There will be designs for the 13 vehicles to be used in the trial have yet to be finalised, said Tom Robinson, CTO of Coventry-based Conigital, which will build the vehicles.
He said: “The intention is to have three types of vehicle to see how they run. One will probably be a 12-seater, one will be a 20-seater and one is a five-seater – that’s the most likely scenario.”
Cllr Elisa Meschini, chair of the GCP’s executive board, said: “Autonomous vehicles will have a role to play in the public transport system allowing more flexible transport options to be provided and the Greater Cambridge Partnership is exploring how these could, in the future, support the delivery of a world-class public transport network in Cambridge.”
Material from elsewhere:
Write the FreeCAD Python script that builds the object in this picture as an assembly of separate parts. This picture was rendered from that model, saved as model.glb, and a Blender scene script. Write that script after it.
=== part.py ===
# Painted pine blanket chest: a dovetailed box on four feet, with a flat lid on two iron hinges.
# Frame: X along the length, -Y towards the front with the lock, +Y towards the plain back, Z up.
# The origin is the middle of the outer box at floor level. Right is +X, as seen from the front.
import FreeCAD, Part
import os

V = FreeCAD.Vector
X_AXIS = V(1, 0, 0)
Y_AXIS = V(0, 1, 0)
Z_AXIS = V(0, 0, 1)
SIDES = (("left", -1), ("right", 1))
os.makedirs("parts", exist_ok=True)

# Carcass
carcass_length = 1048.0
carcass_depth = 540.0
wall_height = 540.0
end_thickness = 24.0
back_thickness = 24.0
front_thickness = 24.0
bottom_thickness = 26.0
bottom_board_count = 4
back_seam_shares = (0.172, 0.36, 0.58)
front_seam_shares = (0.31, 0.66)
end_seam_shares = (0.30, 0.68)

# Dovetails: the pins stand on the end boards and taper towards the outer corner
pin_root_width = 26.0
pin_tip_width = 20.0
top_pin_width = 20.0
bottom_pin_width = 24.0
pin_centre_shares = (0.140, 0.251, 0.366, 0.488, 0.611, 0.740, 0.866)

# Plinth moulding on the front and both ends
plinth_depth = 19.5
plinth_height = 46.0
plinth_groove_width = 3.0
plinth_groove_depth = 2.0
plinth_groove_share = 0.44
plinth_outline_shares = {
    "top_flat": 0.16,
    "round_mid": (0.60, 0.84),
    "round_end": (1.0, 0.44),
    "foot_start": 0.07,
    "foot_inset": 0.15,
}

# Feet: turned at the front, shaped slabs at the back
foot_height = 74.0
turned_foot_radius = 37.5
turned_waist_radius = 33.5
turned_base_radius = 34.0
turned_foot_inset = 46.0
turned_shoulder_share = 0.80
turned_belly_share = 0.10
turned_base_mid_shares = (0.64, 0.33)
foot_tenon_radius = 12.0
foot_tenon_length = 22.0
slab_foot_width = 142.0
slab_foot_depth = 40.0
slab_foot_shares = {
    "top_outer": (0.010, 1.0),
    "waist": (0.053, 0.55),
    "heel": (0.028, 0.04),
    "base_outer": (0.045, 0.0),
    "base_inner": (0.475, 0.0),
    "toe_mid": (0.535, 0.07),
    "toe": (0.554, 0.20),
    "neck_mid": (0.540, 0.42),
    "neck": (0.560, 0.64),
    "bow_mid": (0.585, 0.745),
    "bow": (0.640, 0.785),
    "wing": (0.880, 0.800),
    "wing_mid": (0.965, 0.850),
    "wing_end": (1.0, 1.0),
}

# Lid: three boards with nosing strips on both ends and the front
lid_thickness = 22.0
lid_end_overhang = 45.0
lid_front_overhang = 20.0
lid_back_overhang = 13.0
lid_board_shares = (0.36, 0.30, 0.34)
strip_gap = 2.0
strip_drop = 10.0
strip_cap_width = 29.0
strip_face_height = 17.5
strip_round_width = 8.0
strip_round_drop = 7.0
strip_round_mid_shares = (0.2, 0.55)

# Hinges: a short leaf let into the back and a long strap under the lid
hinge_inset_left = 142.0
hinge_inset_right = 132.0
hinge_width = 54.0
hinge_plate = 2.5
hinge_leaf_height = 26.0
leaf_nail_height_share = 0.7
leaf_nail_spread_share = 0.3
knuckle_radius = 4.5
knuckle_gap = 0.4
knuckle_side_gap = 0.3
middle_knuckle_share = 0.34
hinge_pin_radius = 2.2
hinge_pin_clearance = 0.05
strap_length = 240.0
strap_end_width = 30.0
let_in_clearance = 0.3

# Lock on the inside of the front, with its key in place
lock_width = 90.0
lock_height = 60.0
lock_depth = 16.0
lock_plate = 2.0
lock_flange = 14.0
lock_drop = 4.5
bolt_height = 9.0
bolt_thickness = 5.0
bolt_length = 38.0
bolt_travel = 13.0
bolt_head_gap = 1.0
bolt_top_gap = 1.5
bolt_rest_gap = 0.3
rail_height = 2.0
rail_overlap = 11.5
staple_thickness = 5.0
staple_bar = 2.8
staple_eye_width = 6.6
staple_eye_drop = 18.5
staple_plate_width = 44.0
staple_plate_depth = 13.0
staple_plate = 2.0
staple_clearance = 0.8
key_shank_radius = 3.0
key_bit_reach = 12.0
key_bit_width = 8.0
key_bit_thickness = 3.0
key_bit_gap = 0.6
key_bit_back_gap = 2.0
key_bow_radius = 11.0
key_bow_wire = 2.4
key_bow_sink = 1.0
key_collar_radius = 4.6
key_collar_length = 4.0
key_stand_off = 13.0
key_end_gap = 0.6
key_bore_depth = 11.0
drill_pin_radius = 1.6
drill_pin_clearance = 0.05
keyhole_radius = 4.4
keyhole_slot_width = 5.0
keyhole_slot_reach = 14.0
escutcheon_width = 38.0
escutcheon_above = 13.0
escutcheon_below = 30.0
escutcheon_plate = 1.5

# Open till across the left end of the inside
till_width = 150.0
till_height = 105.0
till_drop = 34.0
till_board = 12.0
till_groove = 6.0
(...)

The government is also committed to introducing legislation that will enable the safe and timely rollout of self-driving vehicles on UK roads. Under a proposed ‘safety ambition’ for self-driving vehicles to be equivalent in safety to a competent and careful human driver, vehicles will need to meet certain standards to be allowed to ‘self-drive’ on the roads throughout the lifetime of the vehicle.
Transport Secretary Mark Harper said: “Self-driving vehicles including buses will positively transform people’s everyday lives – making it easier to get around, access vital services and improve regional connectivity.
“We’re supporting and investing in the safe rollout of this incredible technology to help maximise its full potential, while also creating skilled jobs and boosting growth in this important sector.”